LOS PARAÍSOS ARTIFICIALES
A principios de junio de este año
salía a la luz el Informe Europeo sobre
Drogas 2017: Tendencias y novedades del Observatorio Europeo de las Drogas
y Toxicomanías, presentado en Bruselas, y donde se mostraba que poco más de una
cuarta parte de la población de 15 a 64 años de la UE, más de 93 millones de
personas, han probado drogas ilegales en algún momento de su vida.
Dentro de este espectacular avance
del mundo de los paraísos artificiales, España, como es natural, no podía
quedarse a la zaga, hasta el punto de ser el segundo país de la UE en consumo
de cocaína, a muy poca distancia del Reino Unido; y el cuarto en consumo de
cannabis, a muy corta distancia de Italia y de Francia.
Las cifras –dándolas corremos el
riesgo de quedarnos en la pura estadística– son estremecedoras, y muestran el
fracaso de las políticas educativas y culturales llevadas a cabo en Europa tras
la Segunda Guerra Mundial. La evolución es francamente alarmante, y la cantidad
de accidentes –como los provocados últimamente contra diversos grupos de
ciclistas o el provocado por un sargento de la guardia civil en la Costa del
Sol matando a tres personas– que se están produciendo en nuestro país,
originados por sujetos ebrios y drogados, empiezan a convertirse en una plaga.
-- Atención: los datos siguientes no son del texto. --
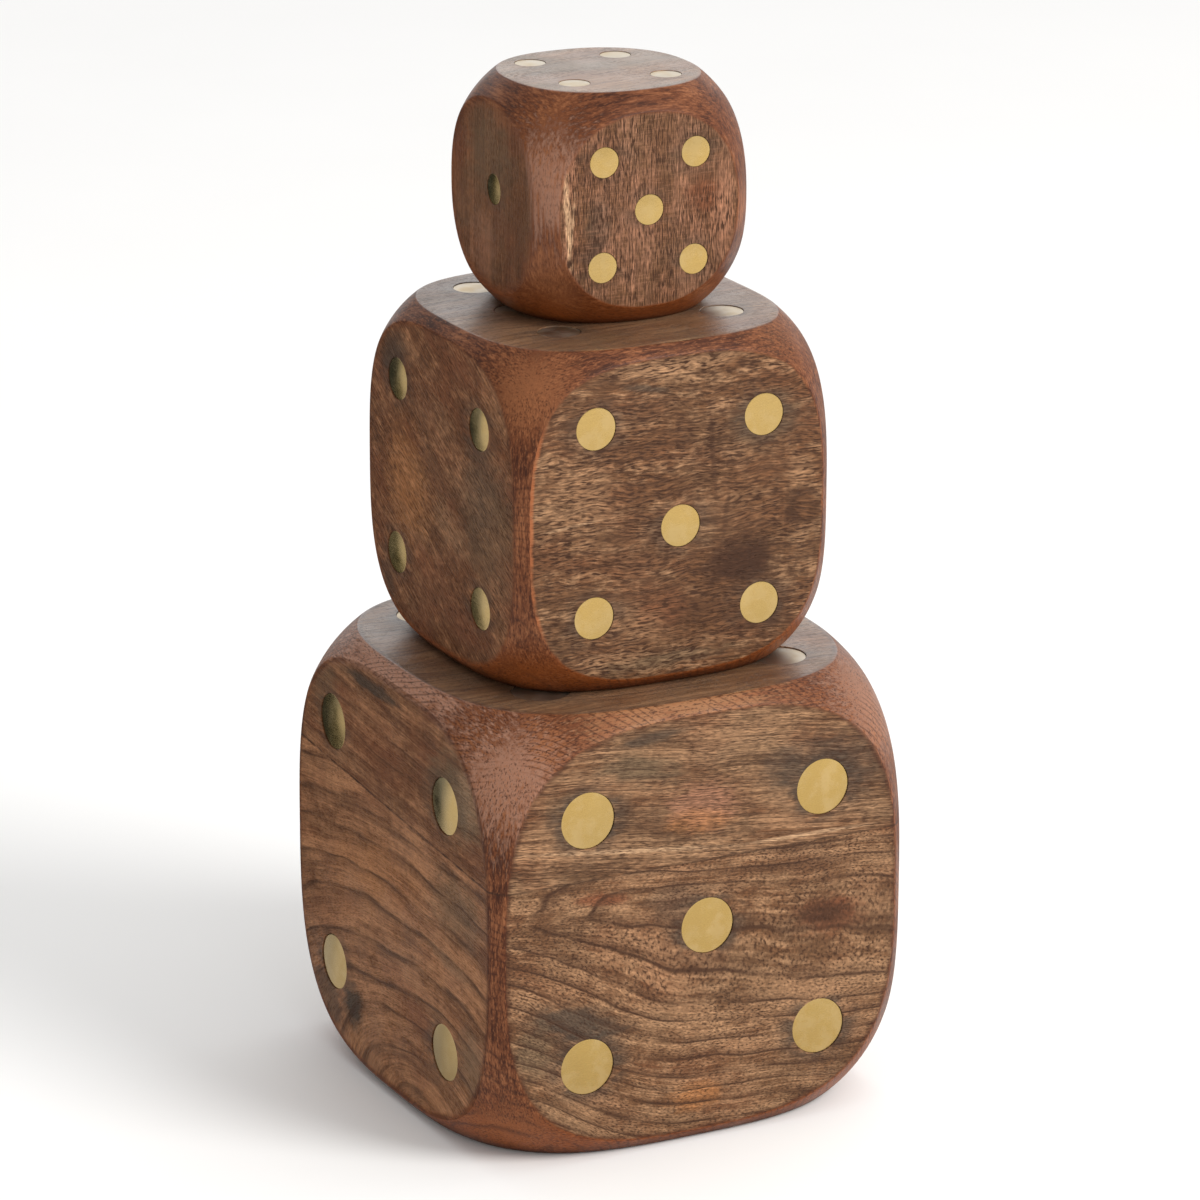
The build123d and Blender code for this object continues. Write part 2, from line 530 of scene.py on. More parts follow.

La gran crisis que se cierne sobre Europa, y,
como es lógico, sobre España, tiene su origen en la progresiva pérdida de
valores y en el fracaso de un modelo de vida productiva con muy escasos
alicientes éticos, morales e intelectuales. Lo advirtió bien a las claras
Albert Camus, el máximo referente de nuestra generación, y la realidad no hace
más que darle la razón. La reducción de los seres humanos a meros entes
consumistas, y a meras hormiguillas productoras, con sus horas perfectamente
controladas a cambio de un salario miserable, y un fin de semana libre para dar
rienda al desfogue, es lo que está causando este drama.
En la medida en que se han ido
debilitando las creencias religiosas o las bases culturales sobre las que se
asentaba nuestra civilización, la juventud, nuestra juventud, se ve obligada a
vivir en un mundo vacío, repetitivo, insignificante, donde, como Meursault, el
extranjero, asiste al terrible discurrir de un lunes, un martes, un miércoles,
un jueves, un viernes, etc., etc., etc., sometida a la explotación sistemática
de unas empresas sin alma. Son pocos, muy pocos, los afortunados que consiguen
ocupar un trabajo, como médicos, como docentes, como juristas, que los llenen y
den un sentido aparente a sus vidas. La gran mayoría se ve obligada a llevar a
cabo esos trabajos en cadena que acaba agotando el aguante del más pintado; de
ahí que necesite de toda clase de drogas, o de opios, como antaño se decía,
para volver el lunes a la monotonía del trabajo. Y esos son los “afortunados”,
socialmente hablando, porque todavía tenemos a los que ni siquiera gozan de ese
“privilegio”, e incluso darían años de vida por poderse agarrar a algo, me
refiero a los parados, a los jóvenes treintañeros que todavía no han conseguido
su primer empleo, etc.
Como muy bien decían los
existencialistas: si es a esto –ellos se referían, bien es cierto, a las
guerras mundiales y a Hiroshima– adonde nos han llevado el Renacimiento y la
Ilustración, el asunto es más que preocupante. Tratar de acabar con el mundo de
la droga como se está haciendo, o sea, a base de interceptar alijos, es un
absurdo esencial. Como decía Rimbaud y los surrealistas, lo que verdaderamente
urge no es cambiar el mundo, sino la vida, el modelo canallesco en el que nos
han instalado, mucho peor que el feudal.